TASK OBJECTIVE
What is wanted is an exact restatement of the lines from the one with "at its outer end." through the one with "before = set(bpy.data.objects)", both included, and of no other lines.

MATERIAL FOR THIS EXERCISE
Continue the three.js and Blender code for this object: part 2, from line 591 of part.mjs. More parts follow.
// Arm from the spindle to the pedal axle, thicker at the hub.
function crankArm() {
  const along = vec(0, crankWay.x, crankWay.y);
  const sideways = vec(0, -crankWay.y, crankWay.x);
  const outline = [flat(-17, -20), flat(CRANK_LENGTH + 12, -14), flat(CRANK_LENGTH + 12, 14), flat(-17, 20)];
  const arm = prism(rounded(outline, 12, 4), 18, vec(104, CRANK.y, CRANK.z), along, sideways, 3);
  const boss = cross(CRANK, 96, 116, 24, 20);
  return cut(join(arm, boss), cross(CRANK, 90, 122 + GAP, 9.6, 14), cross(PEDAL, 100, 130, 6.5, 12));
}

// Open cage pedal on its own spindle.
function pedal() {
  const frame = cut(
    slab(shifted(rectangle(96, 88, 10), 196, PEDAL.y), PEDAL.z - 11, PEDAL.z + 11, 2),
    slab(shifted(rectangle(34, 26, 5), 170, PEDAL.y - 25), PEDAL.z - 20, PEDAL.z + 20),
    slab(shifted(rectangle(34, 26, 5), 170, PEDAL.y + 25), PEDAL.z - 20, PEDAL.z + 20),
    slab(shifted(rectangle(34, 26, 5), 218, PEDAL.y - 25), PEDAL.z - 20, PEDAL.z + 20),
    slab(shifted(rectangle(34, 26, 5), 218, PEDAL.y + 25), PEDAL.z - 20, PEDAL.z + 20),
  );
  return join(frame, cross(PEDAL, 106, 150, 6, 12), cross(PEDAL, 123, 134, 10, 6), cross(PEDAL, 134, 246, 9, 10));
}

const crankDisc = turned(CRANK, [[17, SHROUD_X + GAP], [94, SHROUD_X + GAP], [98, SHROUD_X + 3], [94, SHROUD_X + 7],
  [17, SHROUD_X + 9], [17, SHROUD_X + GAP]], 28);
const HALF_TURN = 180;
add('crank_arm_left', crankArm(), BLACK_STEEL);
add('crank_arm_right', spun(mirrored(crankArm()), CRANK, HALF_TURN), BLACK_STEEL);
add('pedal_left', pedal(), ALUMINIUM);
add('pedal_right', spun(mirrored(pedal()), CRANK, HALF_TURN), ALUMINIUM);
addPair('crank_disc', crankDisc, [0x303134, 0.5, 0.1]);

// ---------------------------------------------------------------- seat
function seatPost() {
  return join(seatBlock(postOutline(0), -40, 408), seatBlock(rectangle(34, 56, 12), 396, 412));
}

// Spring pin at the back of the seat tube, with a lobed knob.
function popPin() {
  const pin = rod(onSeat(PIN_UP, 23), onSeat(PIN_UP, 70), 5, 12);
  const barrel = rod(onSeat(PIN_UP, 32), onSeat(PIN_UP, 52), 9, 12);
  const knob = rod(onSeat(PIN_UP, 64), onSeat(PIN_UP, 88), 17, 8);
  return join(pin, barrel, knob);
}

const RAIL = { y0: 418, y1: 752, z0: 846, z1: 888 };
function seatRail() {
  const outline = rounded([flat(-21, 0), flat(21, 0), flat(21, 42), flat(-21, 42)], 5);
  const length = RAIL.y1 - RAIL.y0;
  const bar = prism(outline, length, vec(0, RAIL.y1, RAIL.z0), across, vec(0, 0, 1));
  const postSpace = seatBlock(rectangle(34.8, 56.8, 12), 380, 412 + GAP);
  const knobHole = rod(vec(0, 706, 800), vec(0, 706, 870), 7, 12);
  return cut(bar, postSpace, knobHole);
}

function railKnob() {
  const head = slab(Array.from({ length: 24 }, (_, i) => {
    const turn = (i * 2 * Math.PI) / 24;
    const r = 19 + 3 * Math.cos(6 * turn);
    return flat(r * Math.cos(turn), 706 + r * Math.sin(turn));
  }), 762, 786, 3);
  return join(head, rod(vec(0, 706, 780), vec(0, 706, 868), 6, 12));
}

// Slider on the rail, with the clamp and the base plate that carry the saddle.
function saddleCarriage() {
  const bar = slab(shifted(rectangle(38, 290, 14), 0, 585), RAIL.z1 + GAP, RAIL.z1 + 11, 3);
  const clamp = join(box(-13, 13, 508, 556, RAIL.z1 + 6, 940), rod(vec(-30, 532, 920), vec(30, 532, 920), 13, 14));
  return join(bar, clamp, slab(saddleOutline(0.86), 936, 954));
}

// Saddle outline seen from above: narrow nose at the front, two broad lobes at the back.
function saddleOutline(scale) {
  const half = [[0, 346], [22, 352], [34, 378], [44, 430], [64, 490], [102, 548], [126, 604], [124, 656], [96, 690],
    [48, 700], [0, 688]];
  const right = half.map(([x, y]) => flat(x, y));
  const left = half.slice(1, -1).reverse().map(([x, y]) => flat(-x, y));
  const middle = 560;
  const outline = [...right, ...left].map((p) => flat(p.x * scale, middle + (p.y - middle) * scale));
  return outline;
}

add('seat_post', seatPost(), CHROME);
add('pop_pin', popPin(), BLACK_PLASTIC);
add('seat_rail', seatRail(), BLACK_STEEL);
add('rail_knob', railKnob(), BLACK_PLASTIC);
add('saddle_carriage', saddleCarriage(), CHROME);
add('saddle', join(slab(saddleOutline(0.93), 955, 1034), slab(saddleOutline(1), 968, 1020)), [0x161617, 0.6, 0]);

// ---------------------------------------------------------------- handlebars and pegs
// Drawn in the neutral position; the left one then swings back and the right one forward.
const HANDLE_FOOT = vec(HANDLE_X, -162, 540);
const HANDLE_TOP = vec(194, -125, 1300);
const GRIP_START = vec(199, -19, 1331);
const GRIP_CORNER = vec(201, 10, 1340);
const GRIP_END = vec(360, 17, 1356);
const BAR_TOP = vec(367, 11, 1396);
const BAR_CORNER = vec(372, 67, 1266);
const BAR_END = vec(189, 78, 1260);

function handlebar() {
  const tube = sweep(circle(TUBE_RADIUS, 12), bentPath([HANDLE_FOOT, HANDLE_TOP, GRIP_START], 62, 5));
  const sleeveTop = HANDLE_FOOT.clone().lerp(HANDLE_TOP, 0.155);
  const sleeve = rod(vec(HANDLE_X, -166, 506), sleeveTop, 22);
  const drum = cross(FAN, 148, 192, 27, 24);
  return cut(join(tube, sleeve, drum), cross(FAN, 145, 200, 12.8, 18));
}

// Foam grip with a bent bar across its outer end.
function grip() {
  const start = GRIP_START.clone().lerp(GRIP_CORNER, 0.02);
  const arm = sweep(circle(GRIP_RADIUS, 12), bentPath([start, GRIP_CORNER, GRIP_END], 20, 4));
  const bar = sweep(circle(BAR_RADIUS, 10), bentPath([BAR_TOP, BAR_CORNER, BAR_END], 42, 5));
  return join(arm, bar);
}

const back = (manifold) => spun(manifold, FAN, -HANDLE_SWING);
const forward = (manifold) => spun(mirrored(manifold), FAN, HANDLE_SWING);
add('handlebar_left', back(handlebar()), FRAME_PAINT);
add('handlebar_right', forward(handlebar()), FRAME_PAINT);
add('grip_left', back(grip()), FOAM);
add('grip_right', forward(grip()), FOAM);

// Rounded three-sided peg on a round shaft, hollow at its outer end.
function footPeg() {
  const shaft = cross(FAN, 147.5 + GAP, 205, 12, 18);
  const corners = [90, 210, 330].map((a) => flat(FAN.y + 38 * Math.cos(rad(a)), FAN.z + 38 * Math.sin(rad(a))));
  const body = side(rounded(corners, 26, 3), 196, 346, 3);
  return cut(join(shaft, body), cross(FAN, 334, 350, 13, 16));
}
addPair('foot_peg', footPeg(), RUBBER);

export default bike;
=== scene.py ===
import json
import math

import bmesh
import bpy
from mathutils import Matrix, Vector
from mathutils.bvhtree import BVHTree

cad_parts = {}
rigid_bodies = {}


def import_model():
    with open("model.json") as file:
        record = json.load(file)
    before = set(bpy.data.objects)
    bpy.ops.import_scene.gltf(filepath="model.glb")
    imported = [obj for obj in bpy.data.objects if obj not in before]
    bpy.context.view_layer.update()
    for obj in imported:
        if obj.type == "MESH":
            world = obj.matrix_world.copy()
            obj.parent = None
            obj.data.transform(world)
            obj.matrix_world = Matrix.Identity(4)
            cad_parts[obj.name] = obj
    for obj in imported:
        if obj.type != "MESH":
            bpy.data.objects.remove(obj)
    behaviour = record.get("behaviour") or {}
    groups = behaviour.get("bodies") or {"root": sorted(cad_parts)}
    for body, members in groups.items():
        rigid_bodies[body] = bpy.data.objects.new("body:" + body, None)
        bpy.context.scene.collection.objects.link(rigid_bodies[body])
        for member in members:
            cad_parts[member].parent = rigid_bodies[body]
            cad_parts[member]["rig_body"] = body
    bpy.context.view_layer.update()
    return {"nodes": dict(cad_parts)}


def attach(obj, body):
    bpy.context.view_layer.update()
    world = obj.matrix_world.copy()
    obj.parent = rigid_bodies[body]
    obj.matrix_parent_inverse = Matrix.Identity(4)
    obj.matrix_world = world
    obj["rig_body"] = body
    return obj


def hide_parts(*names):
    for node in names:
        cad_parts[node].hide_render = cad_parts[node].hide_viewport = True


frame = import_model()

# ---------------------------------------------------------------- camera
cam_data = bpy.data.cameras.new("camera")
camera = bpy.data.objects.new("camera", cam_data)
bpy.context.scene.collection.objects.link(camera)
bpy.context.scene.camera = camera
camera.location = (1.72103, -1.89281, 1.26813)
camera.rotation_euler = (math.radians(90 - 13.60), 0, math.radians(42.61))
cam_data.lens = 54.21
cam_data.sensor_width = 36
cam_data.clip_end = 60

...

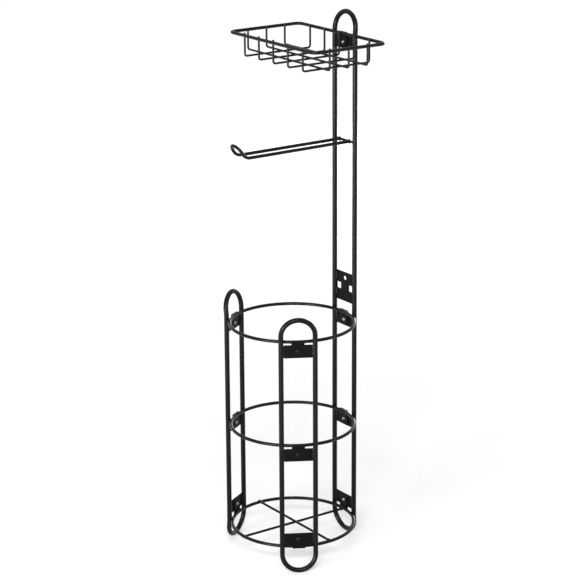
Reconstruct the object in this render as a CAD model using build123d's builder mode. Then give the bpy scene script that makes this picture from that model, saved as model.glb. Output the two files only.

THE OUTPUT
// Rounded three-sided peg on a round shaft, hollow at its outer end.
function footPeg() {
  const shaft = cross(FAN, 147.5 + GAP, 205, 12, 18);
  const corners = [90, 210, 330].map((a) => flat(FAN.y + 38 * Math.cos(rad(a)), FAN.z + 38 * Math.sin(rad(a))));
  const body = side(rounded(corners, 26, 3), 196, 346, 3);
  return cut(join(shaft, body), cross(FAN, 334, 350, 13, 16));
}
addPair('foot_peg', footPeg(), RUBBER);

export default bike;
=== scene.py ===
import json
import math

import bmesh
import bpy
from mathutils import Matrix, Vector
from mathutils.bvhtree import BVHTree

cad_parts = {}
rigid_bodies = {}


def import_model():
    with open("model.json") as file:
        record = json.load(file)
    before = set(bpy.data.objects)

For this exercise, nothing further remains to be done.